- The Washington Times - Wednesday, November 12, 2003

From combined dispatches

Detroit’s Big Three automakers have reached trade pacts with China allowing them to export thousands of vehicles and increase their stakes in a growing automotive market that could become the world’s largest.

Separately, Boeing and General Electric yesterday signed agreements in Washington to sell as much as $2.4 billion worth of aircraft and engines to China, helping narrow the U.S. trade gap with Asia’s second-biggest economy.

The deals were also part of an expected onslaught of purchase announcements by China as the country seeks to blunt growing unhappiness in Congress over a widening U.S. trade deficit.

America’s trade deficit with China hit a record $103 billion last year, the largest imbalance ever recorded with any country, and is on track to reach $130 billion this year.

Lawmakers and some domestic industries blame that imbalance, and its underlying causes, for job losses. The manufacturing sector has been especially hard hit during an economic downturn, shedding 24,000 jobs as recently as last month, the Labor Department said. The sector averaged 53,000 new unemployed a month from August 2002 to August 2003.

A broad-based group of lawmakers in October demanded that the Bush administration restrict clothing imports from China, and a decision is due next week. Meanwhile, Sen. Charles E. Schumer, New York Democrat, and Sen. Lindsey Graham, South Carolina Republican, are pushing a bill to counter apparent Chinese currency manipulation with high tariffs.

American manufacturers say China has kept the yuan undervalued by as much as 40 percent against the dollar, giving Chinese products a competitive advantage against American goods.

U.S. farmers and some manufacturers, meanwhile, have complained that China has failed to open its markets as promised when it joined the World Trade Organization almost two years ago.

Commerce Secretary Donald L. Evans left China after a recent visit without a promise on currency but with a pledge that the country would buy more U.S. goods.

Mr. Evans yesterday presided over a signing ceremony of major Chinese purchase agreements for Boeing and General Electric.

Air China, Shandong Airlines, Xiamen Airlines, Hainan Airlines and Shenzhen Airlines said in separate interviews with Bloomberg News that they will together buy 30 single-aisle 737 planes from Boeing.

General Electric, the world’s biggest maker of jet engines, will sell $360 million worth of engines to the Chinese carriers. The company expects $5 billion in revenue from China by 2005, up from about $2.6 billion this year, Chief Executive Officer Jeffrey Immelt has said.

On the auto front, General Motors, the world’s largest automaker, said yesterday it plans to export thousands of vehicles to China in 2004 and 2005 as part of agreements valued at roughly $1.3 billion.

In one deal, GM will export 4,500 vehicles through its subsidiary, GM China, including Cadillacs, Buicks and other brands.

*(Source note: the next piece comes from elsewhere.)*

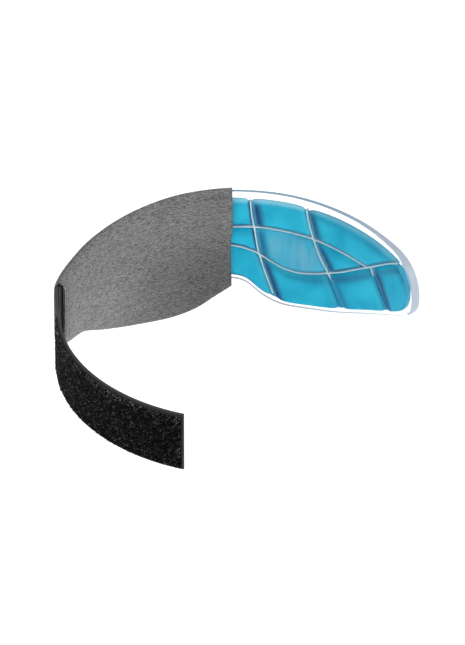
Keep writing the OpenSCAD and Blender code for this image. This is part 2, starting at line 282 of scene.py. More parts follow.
def clear_material():
    mat, tree, shader = material("clear_rim", Roughness=0.4, Specular_IOR_Level=0.25)
    facing = node(tree, "ShaderNodeLayerWeight", {"Blend": 0.4}).outputs["Facing"]
    edge = math_node(tree, "POWER", facing, 3.0)
    wall, tone = attribute(tree, "wall"), attribute(tree, "tone")
    tint = mix(tree, tone, (0.125, 0.260, 0.375, 1), (0.31, 0.37, 0.445, 1))
    clouds = body_noise(tree, 120, 2)
    tint = mix(tree, math_node(tree, "MULTIPLY", clouds, 0.2), tint, (0.60, 0.66, 0.74, 1))
    tree.links.new(mix(tree, wall, (0.62, 0.74, 0.82, 1), tint), shader.inputs["Base Color"])
    strength = math_node(tree, "ADD", math_node(tree, "MULTIPLY", edge, 0.35), 0.03)
    strength = math_node(tree, "ADD", strength, math_node(tree, "MULTIPLY", wall, 0.9))
    tree.links.new(math_node(tree, "MINIMUM", strength, 0.95), shader.inputs["Alpha"])
    return mat


def weld_material():
    mat, tree, shader = material("clear_weld", Roughness=0.3, Specular_IOR_Level=0.3, Alpha=0.92)
    pale = ramp(tree, body_noise(tree, 220, 1), [(0.3, (0.62, 0.82, 0.88)), (0.7, (0.74, 0.90, 0.94))])
    weld = mix(tree, attribute(tree, "sunk"), pale, (0.03, 0.40, 0.62, 1))
    tree.links.new(weld, shader.inputs["Base Color"])
    return mat


def fused_material():
    mat, tree, shader = material("fused_film", Roughness=0.3, Specular_IOR_Level=0.2, Alpha=0.9)
    fused = ramp(tree, body_noise(tree, 200, 1), [(0.3, (0.035, 0.30, 0.50)), (0.7, (0.07, 0.40, 0.60))])
    tree.links.new(fused, shader.inputs["Base Color"])
    return mat


def film_material():
    mat, tree, shader = material("clear_film", Roughness=0.12, Specular_IOR_Level=0.5)
    facing = node(tree, "ShaderNodeLayerWeight", {"Blend": 0.3}).outputs["Facing"]
    shown = math_node(tree, "ADD", math_node(tree, "MULTIPLY", facing, 0.05), 0.015)
    tree.links.new(shown, shader.inputs["Alpha"])
    tint = ramp(tree, body_noise(tree, 60, 2), [(0.3, (0.12, 0.62, 0.80)), (0.7, (0.20, 0.72, 0.88))])
    tree.links.new(tint, shader.inputs["Base Color"])
    return mat


def knit_material(name, dark, light):
    mat, tree, shader = material(name, Roughness=0.95, Specular_IOR_Level=0.05, Sheen_Weight=0.05)
    streaks = uv_noise(tree, (330, 2000), 3.0, 0.65, 0.12)
    slubs = uv_noise(tree, (70, 420), 2.0, 0.5, 0.08)
    grain = uv_noise(tree, (900, 1500), 2.0, 0.6, 0.12)
    fibre = math_node(tree, "ADD", math_node(tree, "MULTIPLY", streaks, 0.55),
                      math_node(tree, "ADD", math_node(tree, "MULTIPLY", grain, 0.33),
                                math_node(tree, "MULTIPLY", slubs, 0.12)))
    cloth = ramp(tree, fibre, [(0.38, grey(dark)), (0.5, grey((dark + light) / 2)), (0.61, grey(light))])
    # painted shade: the shade attribute darkens the knit's colour by up to half
    painted_knit_shade = math_node(tree, "SUBTRACT", 1.0, math_node(tree, "MULTIPLY", attribute(tree, "shade"), 0.5))
    tree.links.new(mix(tree, 1.0, cloth, painted_knit_shade, "MULTIPLY"), shader.inputs["Base Color"])
    bump(tree, shader, math_node(tree, "ADD", fibre, math_node(tree, "MULTIPLY", grain, 0.5)), 0.5, 0.0005)
    return mat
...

Every major automaker is trying to increase its presence in China, which this year is expected to surpass Germany as the world’s third-largest vehicle market behind the United States and Japan.

“As vehicle ownership grows in China, the luxury segment is beginning to open up,” said Rick Wagoner, GM chairman and chief executive officer. “We believe now is the right time to introduce our Cadillac luxury brand to China.”

GM said it has also signed two agreements with its flagship joint venture in China, Shanghai General Motors. As part of the first agreement, valued at $400 million, GM will supply components and assemblies for about 13,000 vehicles, including Cadillacs.

The second deal provides for GM to supply $700 million worth of component kits for the Buick Regal sedan and Pontiac Montana-based Buick GL8 wagon.

In addition, GM has signed pacts with several independent Chinese importers to import about 1,000 complete GM vehicles. The makes and models have yet to be determined. Those deals, along with the 4,500 Cadillacs and Buicks that will be exported through GM China, account for the $200 million balance of GM’s plans.

GM estimates China’s total passenger-vehicle sales will grow 29 percent to 4.4 million this year. That compares with roughly 17 million vehicles expected to be sold in the United States.

Staff writer Jeff Sparshott contributed to this report.